§ **Given problem**: Will you repeat only the lines beginning at the one that mentions "imported = [obj" and ending at the one that mentions "obj.data.transform(world)", both of them included, exactly?

§ **Supplied records**:
★ ★ ★
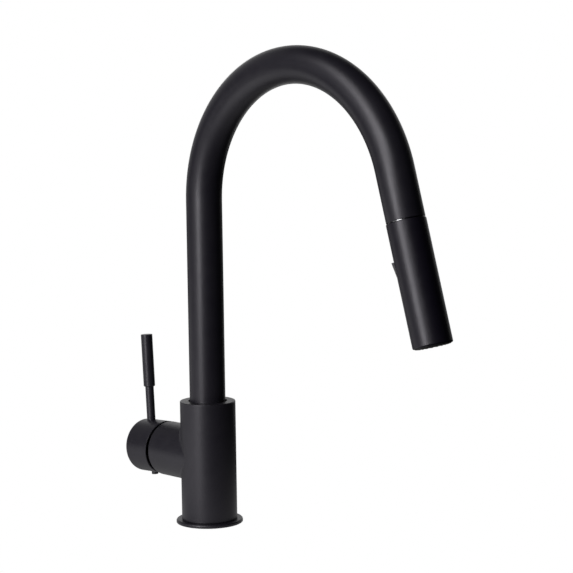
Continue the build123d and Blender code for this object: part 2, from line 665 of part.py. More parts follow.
★ ★ ★
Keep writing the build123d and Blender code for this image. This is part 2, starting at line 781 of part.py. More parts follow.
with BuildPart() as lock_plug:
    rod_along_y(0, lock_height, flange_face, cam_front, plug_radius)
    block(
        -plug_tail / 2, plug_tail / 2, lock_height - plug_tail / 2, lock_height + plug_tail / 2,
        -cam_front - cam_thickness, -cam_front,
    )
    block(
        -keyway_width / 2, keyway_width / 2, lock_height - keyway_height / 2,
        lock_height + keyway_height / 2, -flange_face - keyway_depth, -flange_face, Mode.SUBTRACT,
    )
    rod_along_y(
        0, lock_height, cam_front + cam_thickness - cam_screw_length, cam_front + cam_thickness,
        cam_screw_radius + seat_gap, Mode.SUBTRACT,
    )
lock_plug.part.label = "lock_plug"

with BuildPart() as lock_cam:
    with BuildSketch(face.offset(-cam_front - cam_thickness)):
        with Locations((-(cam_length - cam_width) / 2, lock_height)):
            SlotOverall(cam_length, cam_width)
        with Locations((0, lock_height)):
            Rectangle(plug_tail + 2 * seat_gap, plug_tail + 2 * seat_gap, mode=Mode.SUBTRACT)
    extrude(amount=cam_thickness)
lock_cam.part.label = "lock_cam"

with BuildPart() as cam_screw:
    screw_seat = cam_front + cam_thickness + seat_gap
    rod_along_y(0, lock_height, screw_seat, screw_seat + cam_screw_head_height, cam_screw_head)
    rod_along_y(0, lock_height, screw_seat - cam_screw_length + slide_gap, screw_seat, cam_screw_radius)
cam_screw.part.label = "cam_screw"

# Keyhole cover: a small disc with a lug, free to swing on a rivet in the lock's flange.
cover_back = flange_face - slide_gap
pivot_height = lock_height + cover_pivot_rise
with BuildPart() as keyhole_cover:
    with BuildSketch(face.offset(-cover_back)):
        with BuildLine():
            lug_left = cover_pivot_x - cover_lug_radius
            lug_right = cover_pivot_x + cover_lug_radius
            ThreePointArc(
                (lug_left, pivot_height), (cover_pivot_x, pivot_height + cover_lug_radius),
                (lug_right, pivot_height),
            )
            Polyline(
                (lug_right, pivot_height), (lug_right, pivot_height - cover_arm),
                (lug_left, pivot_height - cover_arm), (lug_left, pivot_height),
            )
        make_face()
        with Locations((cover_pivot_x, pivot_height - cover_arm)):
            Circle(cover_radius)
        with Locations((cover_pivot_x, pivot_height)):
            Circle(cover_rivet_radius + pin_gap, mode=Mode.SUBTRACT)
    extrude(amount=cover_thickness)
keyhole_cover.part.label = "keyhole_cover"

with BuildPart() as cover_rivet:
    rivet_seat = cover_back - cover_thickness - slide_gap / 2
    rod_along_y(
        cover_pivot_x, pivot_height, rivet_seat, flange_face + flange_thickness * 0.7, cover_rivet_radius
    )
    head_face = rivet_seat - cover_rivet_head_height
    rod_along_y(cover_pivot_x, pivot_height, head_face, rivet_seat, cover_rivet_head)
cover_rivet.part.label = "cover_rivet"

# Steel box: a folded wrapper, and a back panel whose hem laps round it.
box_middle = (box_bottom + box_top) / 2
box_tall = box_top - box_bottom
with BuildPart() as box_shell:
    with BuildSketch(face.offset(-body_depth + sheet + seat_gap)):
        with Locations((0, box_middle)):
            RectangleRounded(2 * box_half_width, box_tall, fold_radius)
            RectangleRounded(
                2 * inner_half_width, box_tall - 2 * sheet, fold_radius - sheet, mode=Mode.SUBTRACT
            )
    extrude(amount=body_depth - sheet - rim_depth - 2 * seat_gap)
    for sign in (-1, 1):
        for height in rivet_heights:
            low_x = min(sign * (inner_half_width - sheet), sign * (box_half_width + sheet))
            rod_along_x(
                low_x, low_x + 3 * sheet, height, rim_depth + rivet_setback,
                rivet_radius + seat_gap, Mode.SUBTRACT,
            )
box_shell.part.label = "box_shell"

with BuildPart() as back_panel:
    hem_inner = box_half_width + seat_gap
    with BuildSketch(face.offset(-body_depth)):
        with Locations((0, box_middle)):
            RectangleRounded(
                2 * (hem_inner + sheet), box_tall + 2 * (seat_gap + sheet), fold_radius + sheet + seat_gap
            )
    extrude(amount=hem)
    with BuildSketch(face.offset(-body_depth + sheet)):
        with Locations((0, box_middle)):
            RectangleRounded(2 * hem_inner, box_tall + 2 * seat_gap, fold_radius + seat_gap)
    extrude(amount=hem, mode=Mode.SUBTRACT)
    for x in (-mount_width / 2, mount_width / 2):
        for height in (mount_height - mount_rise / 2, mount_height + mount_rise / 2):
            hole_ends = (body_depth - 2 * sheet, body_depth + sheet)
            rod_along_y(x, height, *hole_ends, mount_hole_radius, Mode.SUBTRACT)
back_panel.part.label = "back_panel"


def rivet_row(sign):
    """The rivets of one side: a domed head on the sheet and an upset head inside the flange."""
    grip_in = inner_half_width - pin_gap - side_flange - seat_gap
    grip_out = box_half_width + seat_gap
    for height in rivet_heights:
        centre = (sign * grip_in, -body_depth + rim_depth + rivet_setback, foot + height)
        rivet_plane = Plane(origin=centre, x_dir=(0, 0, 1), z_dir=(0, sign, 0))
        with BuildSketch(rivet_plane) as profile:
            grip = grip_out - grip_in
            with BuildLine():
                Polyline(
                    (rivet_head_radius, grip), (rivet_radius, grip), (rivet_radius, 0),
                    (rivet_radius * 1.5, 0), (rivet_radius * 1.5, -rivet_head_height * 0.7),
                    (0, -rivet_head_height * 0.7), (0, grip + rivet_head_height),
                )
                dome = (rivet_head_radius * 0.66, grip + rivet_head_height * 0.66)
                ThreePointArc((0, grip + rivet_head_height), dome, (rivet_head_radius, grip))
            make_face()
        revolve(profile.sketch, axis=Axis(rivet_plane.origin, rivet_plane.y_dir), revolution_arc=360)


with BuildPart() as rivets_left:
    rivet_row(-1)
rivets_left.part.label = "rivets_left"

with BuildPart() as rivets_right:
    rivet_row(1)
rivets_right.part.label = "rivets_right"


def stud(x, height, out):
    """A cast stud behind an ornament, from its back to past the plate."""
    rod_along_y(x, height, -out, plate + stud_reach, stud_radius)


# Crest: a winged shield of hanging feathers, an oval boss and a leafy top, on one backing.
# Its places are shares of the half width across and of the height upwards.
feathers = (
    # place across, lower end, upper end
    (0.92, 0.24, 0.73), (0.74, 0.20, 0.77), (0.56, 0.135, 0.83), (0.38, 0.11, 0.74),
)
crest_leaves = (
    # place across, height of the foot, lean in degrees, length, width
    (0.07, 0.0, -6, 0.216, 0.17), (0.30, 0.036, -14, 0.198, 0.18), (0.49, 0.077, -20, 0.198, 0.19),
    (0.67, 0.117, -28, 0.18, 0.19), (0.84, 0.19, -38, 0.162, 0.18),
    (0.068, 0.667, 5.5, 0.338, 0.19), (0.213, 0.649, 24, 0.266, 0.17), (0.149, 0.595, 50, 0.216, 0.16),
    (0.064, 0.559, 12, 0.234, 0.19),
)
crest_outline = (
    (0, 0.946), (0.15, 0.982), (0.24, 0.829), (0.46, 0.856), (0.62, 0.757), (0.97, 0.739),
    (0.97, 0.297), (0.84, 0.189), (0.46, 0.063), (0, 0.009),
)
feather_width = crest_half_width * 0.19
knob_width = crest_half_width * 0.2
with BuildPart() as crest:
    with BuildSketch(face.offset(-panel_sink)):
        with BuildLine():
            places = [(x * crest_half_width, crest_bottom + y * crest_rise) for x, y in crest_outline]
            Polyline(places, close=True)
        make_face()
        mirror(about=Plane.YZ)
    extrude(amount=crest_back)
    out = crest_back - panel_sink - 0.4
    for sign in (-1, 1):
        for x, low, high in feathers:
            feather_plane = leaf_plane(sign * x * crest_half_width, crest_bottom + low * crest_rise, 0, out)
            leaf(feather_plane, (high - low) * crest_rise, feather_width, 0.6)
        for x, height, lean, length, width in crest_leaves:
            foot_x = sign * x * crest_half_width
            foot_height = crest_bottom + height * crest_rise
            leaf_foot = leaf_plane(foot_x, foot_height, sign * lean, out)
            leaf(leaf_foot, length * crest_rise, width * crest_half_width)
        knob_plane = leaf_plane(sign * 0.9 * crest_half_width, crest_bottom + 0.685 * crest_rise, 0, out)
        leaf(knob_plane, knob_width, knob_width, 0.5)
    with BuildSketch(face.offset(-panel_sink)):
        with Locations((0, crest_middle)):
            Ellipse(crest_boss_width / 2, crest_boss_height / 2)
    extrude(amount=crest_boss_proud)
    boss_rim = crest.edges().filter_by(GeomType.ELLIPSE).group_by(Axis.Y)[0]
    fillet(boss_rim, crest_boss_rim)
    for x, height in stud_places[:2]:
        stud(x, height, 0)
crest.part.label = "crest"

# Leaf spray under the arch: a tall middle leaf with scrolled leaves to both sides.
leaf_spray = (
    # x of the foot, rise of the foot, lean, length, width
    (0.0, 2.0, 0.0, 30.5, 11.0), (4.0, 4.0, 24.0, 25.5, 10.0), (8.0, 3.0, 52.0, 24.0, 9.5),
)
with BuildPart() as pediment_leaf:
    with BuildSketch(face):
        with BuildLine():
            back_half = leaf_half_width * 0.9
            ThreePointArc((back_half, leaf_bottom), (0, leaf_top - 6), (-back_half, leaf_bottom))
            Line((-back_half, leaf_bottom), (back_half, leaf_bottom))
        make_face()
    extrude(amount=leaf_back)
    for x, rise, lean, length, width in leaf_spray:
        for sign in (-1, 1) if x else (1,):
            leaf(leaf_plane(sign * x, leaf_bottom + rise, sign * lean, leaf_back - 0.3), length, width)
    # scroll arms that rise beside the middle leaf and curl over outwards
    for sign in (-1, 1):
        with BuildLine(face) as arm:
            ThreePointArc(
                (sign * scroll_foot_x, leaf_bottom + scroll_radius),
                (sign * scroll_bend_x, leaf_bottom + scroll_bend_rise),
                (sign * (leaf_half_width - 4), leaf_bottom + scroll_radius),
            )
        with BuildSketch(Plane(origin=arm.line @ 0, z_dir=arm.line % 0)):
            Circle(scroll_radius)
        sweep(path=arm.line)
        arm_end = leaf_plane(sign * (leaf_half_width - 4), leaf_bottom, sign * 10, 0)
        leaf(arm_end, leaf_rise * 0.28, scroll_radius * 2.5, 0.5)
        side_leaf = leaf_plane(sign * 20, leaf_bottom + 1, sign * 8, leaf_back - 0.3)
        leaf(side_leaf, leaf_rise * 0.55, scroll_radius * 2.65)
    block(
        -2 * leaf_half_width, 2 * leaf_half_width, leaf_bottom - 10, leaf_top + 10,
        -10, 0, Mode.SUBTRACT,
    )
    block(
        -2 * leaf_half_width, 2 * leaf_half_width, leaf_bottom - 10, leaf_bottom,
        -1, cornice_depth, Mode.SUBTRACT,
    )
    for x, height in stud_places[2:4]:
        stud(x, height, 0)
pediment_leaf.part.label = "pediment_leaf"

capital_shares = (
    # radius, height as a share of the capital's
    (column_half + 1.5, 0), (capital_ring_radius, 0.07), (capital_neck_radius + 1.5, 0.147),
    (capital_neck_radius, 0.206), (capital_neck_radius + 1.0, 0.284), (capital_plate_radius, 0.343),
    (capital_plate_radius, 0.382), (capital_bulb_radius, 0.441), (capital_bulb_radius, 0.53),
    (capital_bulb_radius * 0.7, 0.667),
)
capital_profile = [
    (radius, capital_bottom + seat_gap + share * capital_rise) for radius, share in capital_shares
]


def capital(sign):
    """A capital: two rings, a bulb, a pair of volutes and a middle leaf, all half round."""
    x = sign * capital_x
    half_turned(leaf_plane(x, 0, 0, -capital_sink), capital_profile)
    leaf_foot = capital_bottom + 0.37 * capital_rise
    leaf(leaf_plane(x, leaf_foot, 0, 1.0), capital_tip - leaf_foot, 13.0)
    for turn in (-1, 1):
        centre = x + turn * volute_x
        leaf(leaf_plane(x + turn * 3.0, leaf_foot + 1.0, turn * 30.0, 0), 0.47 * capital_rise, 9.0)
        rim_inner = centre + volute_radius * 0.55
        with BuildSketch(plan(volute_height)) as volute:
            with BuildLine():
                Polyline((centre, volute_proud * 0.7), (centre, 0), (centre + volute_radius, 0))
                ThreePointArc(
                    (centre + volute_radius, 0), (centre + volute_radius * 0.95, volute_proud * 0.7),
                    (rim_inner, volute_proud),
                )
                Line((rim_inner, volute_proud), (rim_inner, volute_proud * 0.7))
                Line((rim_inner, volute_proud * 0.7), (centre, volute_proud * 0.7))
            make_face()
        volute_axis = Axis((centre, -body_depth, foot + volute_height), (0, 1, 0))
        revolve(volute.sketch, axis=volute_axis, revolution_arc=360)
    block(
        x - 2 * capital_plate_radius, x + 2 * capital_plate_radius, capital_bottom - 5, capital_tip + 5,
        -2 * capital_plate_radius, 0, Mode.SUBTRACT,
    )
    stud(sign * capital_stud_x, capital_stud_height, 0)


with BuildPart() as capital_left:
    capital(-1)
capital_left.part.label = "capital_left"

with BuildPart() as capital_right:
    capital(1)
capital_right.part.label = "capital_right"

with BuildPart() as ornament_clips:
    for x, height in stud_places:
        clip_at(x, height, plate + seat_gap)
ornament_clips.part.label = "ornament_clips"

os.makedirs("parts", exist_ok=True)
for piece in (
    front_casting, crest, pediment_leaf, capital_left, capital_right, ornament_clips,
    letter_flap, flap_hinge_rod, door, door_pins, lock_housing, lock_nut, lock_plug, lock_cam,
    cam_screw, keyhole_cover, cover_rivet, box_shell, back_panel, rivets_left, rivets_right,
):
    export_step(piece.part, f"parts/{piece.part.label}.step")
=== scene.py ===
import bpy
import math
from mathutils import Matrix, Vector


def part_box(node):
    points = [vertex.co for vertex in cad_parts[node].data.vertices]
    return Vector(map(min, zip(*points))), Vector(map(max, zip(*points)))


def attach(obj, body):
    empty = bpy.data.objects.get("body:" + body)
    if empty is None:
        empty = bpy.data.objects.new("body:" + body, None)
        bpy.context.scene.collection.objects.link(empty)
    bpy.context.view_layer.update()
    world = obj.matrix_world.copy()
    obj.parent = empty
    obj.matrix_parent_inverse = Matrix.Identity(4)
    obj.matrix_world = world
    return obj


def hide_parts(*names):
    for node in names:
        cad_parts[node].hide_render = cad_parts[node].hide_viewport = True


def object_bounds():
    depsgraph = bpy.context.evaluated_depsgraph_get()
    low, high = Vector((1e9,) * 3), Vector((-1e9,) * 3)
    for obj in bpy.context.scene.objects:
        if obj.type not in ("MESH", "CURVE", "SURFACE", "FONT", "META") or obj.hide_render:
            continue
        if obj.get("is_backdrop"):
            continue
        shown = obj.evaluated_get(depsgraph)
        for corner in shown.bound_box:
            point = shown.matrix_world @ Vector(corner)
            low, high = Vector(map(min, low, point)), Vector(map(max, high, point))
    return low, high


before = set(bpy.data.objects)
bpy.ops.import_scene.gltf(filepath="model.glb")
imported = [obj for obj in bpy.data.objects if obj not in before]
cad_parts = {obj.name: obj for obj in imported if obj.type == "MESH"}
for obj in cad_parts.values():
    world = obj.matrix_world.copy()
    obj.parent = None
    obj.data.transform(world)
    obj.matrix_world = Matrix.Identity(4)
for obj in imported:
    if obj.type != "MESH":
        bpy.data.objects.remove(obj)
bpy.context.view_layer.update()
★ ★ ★
§ **Problem solution**:
imported = [obj for obj in bpy.data.objects if obj not in before]
cad_parts = {obj.name: obj for obj in imported if obj.type == "MESH"}
for obj in cad_parts.values():
    world = obj.matrix_world.copy()
    obj.parent = None
    obj.data.transform(world)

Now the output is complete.